Transcribe only part of the material below: the lines from the one containing "table and write" through the one containing "obj.matrix_world = Matrix.Identity(4)", inclusive, exactly as written.
— Begin Material —
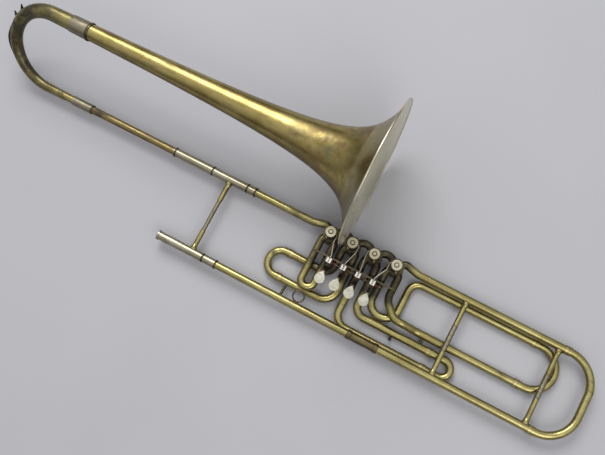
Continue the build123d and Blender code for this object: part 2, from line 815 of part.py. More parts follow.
# third valve: one leg returns under the mouthpipe
x3 = valve_xs[2]
third_near = loop_tube(
    x3,
    1,
    [
        (x3 + leg_offset, drop_y0, main_z),
        (x3 + leg_offset, tone_upper_y, low_z),
        (x3 + leg_offset, third_y, low_z),
        (third_slide_x, third_y, low_z),
    ],
    [loop_bend_r, loop_bend_r, 18.0],
)
third_far = loop_tube(
    x3,
    -1,
    [
        (x3 - leg_offset, drop_y0, main_z),
        (x3 - leg_offset, tone_upper_y, low_z),
        (x3 - leg_offset, third_return_y, low_z),
        (third_slide_x, third_return_y, low_z),
    ],
    [loop_bend_r, loop_bend_r, 22.0],
)

parts["third_loop_legs"] = group([third_near, third_far])

# fourth valve: long loop, one leg hooks back and runs under the main tube
x4 = valve_xs[3]
hook_x = x4 - leg_offset + fourth_hook_width
hook_low = fourth_hook_y - fourth_hook_depth
fourth_hook = loop_tube(
    x4,
    -1,
    [
        (x4 - leg_offset, drop_y0, main_z),
        (x4 - leg_offset, tone_upper_y, low_z),
        (x4 - leg_offset, hook_low, low_z),
        (hook_x, hook_low, low_z),
        (hook_x, fourth_return_y, low_z),
        (fourth_slide_x, fourth_return_y, low_z),
    ],
    [loop_bend_r, 16.0, 22.0, 22.0, 18.0],
)
fourth_near = loop_tube(
    x4,
    1,
    [
        (x4 + leg_offset, fourth_hook_y + 8.0, main_z),
        (fourth_near_x, fourth_y, main_z),
        (fourth_drop_x0, fourth_y, main_z),
        (fourth_drop_x1, fourth_y, low_z),
        (fourth_slide_x, fourth_y, low_z),
    ],
    [24.0, loop_bend_r, 18.0, 30.0],
)
parts["fourth_loop_legs"] = group([fourth_hook, fourth_near])


# ---------------------------------------------------------------- slides
def slide_bow(name, joint_at, bend_at, y0, y1, z, bend_r, out, leg_len):
    """Bow with ferrules and the two inner legs that slide in the fixed tubes.

    out is +1 where the slide pulls towards +X and -1 towards -X.
    """
    start_x = joint_at + out * slide_gap
    end_x = bend_at + out * bend_r
    corners = [(start_x, y0, z), (end_x, y0, z), (end_x, y1, z), (start_x, y1, z)]
    limit = abs(y1 - y0) / 2 - 0.1
    bend = min(bend_r - 0.1, limit)
    bow = tube_along(route(corners, [bend, bend]))
    legs = []
    for y in (y0, y1):
        a, b = sorted((start_x, start_x + out * ferrule_len))
        bow += straight_tube(a, b, y, z, tube_r + ring_rise, bore_r)
        a, b = sorted((start_x + out * ferrule_len, joint_at - out * leg_len))
        legs.append(straight_tube(a, b, y, z, inner_r, inner_r - inner_wall))
    parts[name] = group([bow, *legs])


slide_bow(
    "tuning_slide",
    slide_joint_x,
    slide_joint_x + ferrule_len + 0.5,
    main_y,
    mouthpipe_y,
    main_z,
    slide_bend_r,
    1,
    slide_leg_len,
)
slide_bow(
    "tone_slide",
    tone_slide_x,
    tone_bow_x,
    tone_upper_y,
    tone_lower_y,
    low_z,
    (tone_upper_y - tone_lower_y) / 2,
    -1,
    tone_leg_len,
)
slide_bow(
    "third_slide",
    third_slide_x,
    third_bow_x,
    third_y,
    third_return_y,
    low_z,
    (third_y - third_return_y) / 2,
    1,
    third_leg_len,
)
slide_bow(
    "fourth_slide",
    fourth_slide_x,
    fourth_bow_x,
    fourth_return_y,
    fourth_y,
    low_z,
    (fourth_return_y - fourth_y) / 2,
    1,
    fourth_leg_len,
)

ferrule_seats = [
    (slide_joint_x, main_y, main_z, 1),
    (slide_joint_x, mouthpipe_y, main_z, 1),
    (tone_slide_x, tone_upper_y, low_z, -1),
    (tone_slide_x, tone_lower_y, low_z, -1),
    (third_slide_x, third_y, low_z, 1),
    (third_slide_x, third_return_y, low_z, 1),
    (fourth_slide_x, fourth_return_y, low_z, 1),
    (fourth_slide_x, fourth_y, low_z, 1),
]
ferrules = []
for x, y, z, out in ferrule_seats:
    a, b = sorted((x, x - out * ferrule_len))
    ferrules.append(straight_tube(a, b, y, z, tube_r + ring_rise, tube_r + seat_gap))
parts["slide_ferrules"] = group(ferrules)

# ---------------------------------------------------------------- mouthpipe
pipe_x0 = receiver_x + receiver_bore_len + receiver_step
pipe_joint_x = (coupling_x0 + coupling_x1) / 2
parts["mouthpipe"] = straight_tube(pipe_x0, pipe_joint_x - butt_gap, mouthpipe_y, main_z)
parts["lower_slide_tube"] = straight_tube(pipe_joint_x + butt_gap, slide_joint_x, mouthpipe_y, main_z)
receiver_r = receiver_d / 2
parts["mouthpiece_receiver"] = turned(
    [
        (receiver_x, receiver_bore_d / 2),
        (receiver_x, receiver_r - 0.4),
        (receiver_x + 0.6, receiver_r + 0.5),
        (receiver_x + 3.4, receiver_r + 0.5),
        (receiver_x + 4.2, receiver_r - 0.4),
        (receiver_x + receiver_len - 4, tube_r + 0.9),
        (receiver_x + receiver_len, tube_r + 0.5),
        (receiver_x + receiver_len, tube_r + seat_gap),
        (pipe_x0 - butt_gap, tube_r + seat_gap),
        (pipe_x0 - butt_gap, bore_r),
        (receiver_x + receiver_bore_len, receiver_bore_d / 2),
    ],
    mouthpipe_y,
    main_z,
)
leadpipe_sleeve_x0 = receiver_x + receiver_len + 0.4
parts["leadpipe_sleeve"] = straight_tube(
    leadpipe_sleeve_x0, leadpipe_sleeve_x1, mouthpipe_y, main_z, tube_r + leadpipe_wall, tube_r + seat_gap
)
sleeve_ring_xs = (leadpipe_ring_x, leadpipe_sleeve_x1 - ring_width / 2)
pipe_rings = [ring_on_tube(x, mouthpipe_y, main_z, around=tube_r + leadpipe_wall) for x in sleeve_ring_xs]
parts["collar_rings"] = group([bell_ring, branch_ring, *sleeve_rings, *pipe_rings])
coupling_r = coupling_d / 2
parts["mouthpipe_coupling"] = turned(
    [
        (coupling_x0, tube_r + seat_gap),
        (coupling_x0, coupling_r - 0.5),
        (coupling_x0 + 1, coupling_r),
        (coupling_x0 + coupling_collar, coupling_r),
        (coupling_x0 + coupling_collar + 1, tube_r + leadpipe_wall),
        (coupling_x1 - coupling_collar - 1, tube_r + leadpipe_wall),
        (coupling_x1 - coupling_collar, coupling_r),
        (coupling_x1 - 1, coupling_r),
        (coupling_x1, coupling_r - 0.5),
        (coupling_x1, tube_r + seat_gap),
    ],
    mouthpipe_y,
    main_z,
)


# ---------------------------------------------------------------- braces
def brace_socket(x, y_seat, inward, seat_r, length):
    """Turned socket whose flange is saddled on a tube; inward is the Y direction of the rod."""
    flange = socket_flange_d / 2
    radius = socket_d / 2
    sunk = seat_r * saddle_share
    shoulder = socket_flange_t + sunk
    profile = Polyline(
        (0, 0),
        (flange, 0),
        (flange, shoulder),
        (radius + 0.6, shoulder + 2.0),
        (radius, shoulder + 5.0),
        (radius, sunk + length - 1.0),
        (radius - 0.5, sunk + length),
        (0, sunk + length),
        close=True,
    )
    body = revolve(Plane.XZ * make_face(profile), Axis.Z)
    place = Pos(x, y_seat + inward * (seat_r - sunk), main_z) * Rot(-inward * 90, 0, 0)
    seat = rod_between((x - tube_d, y_seat, main_z), (x + tube_d, y_seat, main_z), seat_r + seat_gap)
    return place * body - seat


socket_list = []
rod_list = []
for x, rod_d, rod_len in braces:
    upper_seat = tube_r + (sleeve_wall if sleeve_x0 < x < sleeve_x1 else 0)
    lower_seat = tube_r + (leadpipe_wall if x < leadpipe_sleeve_x1 else 0)
    span = slide_spacing - upper_seat - lower_seat
    socket_len = (span - rod_len) / 2
    rod_top = main_y - upper_seat - socket_len
    rod_low = mouthpipe_y + lower_seat + socket_len
    rod_ends = ((x, rod_low - brace_tenon, main_z), (x, rod_top + brace_tenon, main_z))
    rod_list.append(rod_between(*rod_ends, rod_d / 2))
    for y_seat, inward, seat_r in ((main_y, -1, upper_seat), (mouthpipe_y, 1, lower_seat)):
        socket = brace_socket(x, y_seat, inward, seat_r, socket_len)
        bore_end = y_seat + inward * (seat_r + socket_len + 1)
        bore_start = y_seat + inward * (seat_r + socket_len - brace_tenon - 0.3)
        socket -= rod_between((x, bore_start, main_z), (x, bore_end, main_z), rod_d / 2 + seat_gap)
        socket_list.append(socket)
parts["brace_sockets"] = group(socket_list)
parts["brace_rods"] = group(rod_list)


# ---------------------------------------------------------------- small fittings
def tube_space(x, y, z):
    """Room taken near x by a straight tube along X."""
    return rod_between((x - tube_d, y, z), (x + tube_d, y, z), tube_r + seat_gap)


ring_r = finger_ring_d / 2
ring_y = mouthpipe_y + tube_r + ring_r + finger_ring_wire / 2 - 0.5
ring = Pos(finger_ring_x, ring_y, main_z) * Torus(ring_r, finger_ring_wire / 2)
parts["finger_ring"] = ring - tube_space(finger_ring_x, mouthpipe_y, main_z)

strut = rod_between((strut_x, tone_lower_y, low_z), (strut_x, mouthpipe_y, main_z), strut_d / 2)
strut -= tube_space(strut_x, tone_lower_y, low_z)
strut -= tube_space(strut_x, mouthpipe_y, main_z)

link_bar = rod_between(
    (loop_brace_x, fourth_y, low_z), (loop_brace_x, third_y, low_z), strut_d / 2
)
link_bar -= tube_space(loop_brace_x, fourth_y, low_z)
link_bar -= tube_space(loop_brace_x, third_y, low_z)
parts["loop_braces"] = group([strut, link_bar])

knob = turned(
    [(0, 0), (0, knob_d / 2 - 0.8), (1.6, knob_d / 2 - 0.8), (2.6, knob_d / 2),
     (knob_len - 0.8, knob_d / 2), (knob_len, knob_d / 2 - 0.8), (knob_len, 0)],
    0,
    0,
)
knob = Pos(knob_x, third_y - tube_r - seat_gap, low_z) * Rot(0, 0, -90) * knob
parts["pull_knob"] = knob

# ---------------------------------------------------------------- place on the table and write
boxes = [shape.bounding_box() for shape in parts.values()]
low_x, high_x = min(b.min.X for b in boxes), max(b.max.X for b in boxes)
low_y, high_y = min(b.min.Y for b in boxes), max(b.max.Y for b in boxes)
shift = Pos(-(low_x + high_x) / 2, -(low_y + high_y) / 2, 0)

if __name__ == "__main__":
    os.makedirs("parts", exist_ok=True)
    for name, shape in parts.items():
        export_step(shift * shape, f"parts/{name}.step")
    print("nodes", len(parts), "length", high_x - low_x, "width", high_y - low_y)
    print("moved by", shift.position)
    print("least gap of a spring to itself", spring_gap(spring_line(0)))
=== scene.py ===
"""Looks, light and camera for the rotary valve trombone."""

import json
import math

import bpy
from mathutils import Matrix, Vector


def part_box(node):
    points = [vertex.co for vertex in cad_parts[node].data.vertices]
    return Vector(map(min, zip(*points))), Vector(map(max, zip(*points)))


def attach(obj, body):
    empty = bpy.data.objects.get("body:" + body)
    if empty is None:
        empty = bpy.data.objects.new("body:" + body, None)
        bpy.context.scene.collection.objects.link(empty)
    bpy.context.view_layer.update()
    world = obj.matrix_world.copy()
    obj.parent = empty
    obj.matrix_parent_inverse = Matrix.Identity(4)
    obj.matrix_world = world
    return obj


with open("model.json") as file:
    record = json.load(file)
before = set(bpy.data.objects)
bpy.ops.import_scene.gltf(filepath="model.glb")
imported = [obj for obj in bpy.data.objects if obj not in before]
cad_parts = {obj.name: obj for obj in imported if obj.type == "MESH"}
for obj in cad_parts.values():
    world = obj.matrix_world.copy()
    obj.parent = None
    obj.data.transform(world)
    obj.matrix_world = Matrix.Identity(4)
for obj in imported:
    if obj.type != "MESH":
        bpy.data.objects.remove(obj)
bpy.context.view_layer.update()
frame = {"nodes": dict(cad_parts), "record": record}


def middle(node):
    """Centre of a CAD node's box."""
    low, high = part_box(node)
    return (low + high) / 2


# Places that the looks depend on, read from the frame
valve_axis = middle("spindle_cap_1")
bell_low, bell_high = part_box("bell")
bell_axis_y = (bell_low.y + bell_high.y) / 2
bell_axis_z = (bell_low.z + bell_high.z) / 2
rim_x = bell_high.x
rim_r = (bell_high.z - bell_low.z) / 2
bow_low, bow_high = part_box("bell_bow")
valve_pitch = middle("spindle_cap_2").x - valve_axis.x
last_valve_x = middle("spindle_cap_4").x
head_low_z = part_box("s_link_1")[1].z - 0.0055  # underside of the lever heads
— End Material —
| Output of the task |
# ---------------------------------------------------------------- place on the table and write
boxes = [shape.bounding_box() for shape in parts.values()]
low_x, high_x = min(b.min.X for b in boxes), max(b.max.X for b in boxes)
low_y, high_y = min(b.min.Y for b in boxes), max(b.max.Y for b in boxes)
shift = Pos(-(low_x + high_x) / 2, -(low_y + high_y) / 2, 0)

if __name__ == "__main__":
    os.makedirs("parts", exist_ok=True)
    for name, shape in parts.items():
        export_step(shift * shape, f"parts/{name}.step")
    print("nodes", len(parts), "length", high_x - low_x, "width", high_y - low_y)
    print("moved by", shift.position)
    print("least gap of a spring to itself", spring_gap(spring_line(0)))
=== scene.py ===
"""Looks, light and camera for the rotary valve trombone."""

import json
import math

import bpy
from mathutils import Matrix, Vector


def part_box(node):
    points = [vertex.co for vertex in cad_parts[node].data.vertices]
    return Vector(map(min, zip(*points))), Vector(map(max, zip(*points)))


def attach(obj, body):
    empty = bpy.data.objects.get("body:" + body)
    if empty is None:
        empty = bpy.data.objects.new("body:" + body, None)
        bpy.context.scene.collection.objects.link(empty)
    bpy.context.view_layer.update()
    world = obj.matrix_world.copy()
    obj.parent = empty
    obj.matrix_parent_inverse = Matrix.Identity(4)
    obj.matrix_world = world
    return obj


with open("model.json") as file:
    record = json.load(file)
before = set(bpy.data.objects)
bpy.ops.import_scene.gltf(filepath="model.glb")
imported = [obj for obj in bpy.data.objects if obj not in before]
cad_parts = {obj.name: obj for obj in imported if obj.type == "MESH"}
for obj in cad_parts.values():
    world = obj.matrix_world.copy()
    obj.parent = None
    obj.data.transform(world)
    obj.matrix_world = Matrix.Identity(4)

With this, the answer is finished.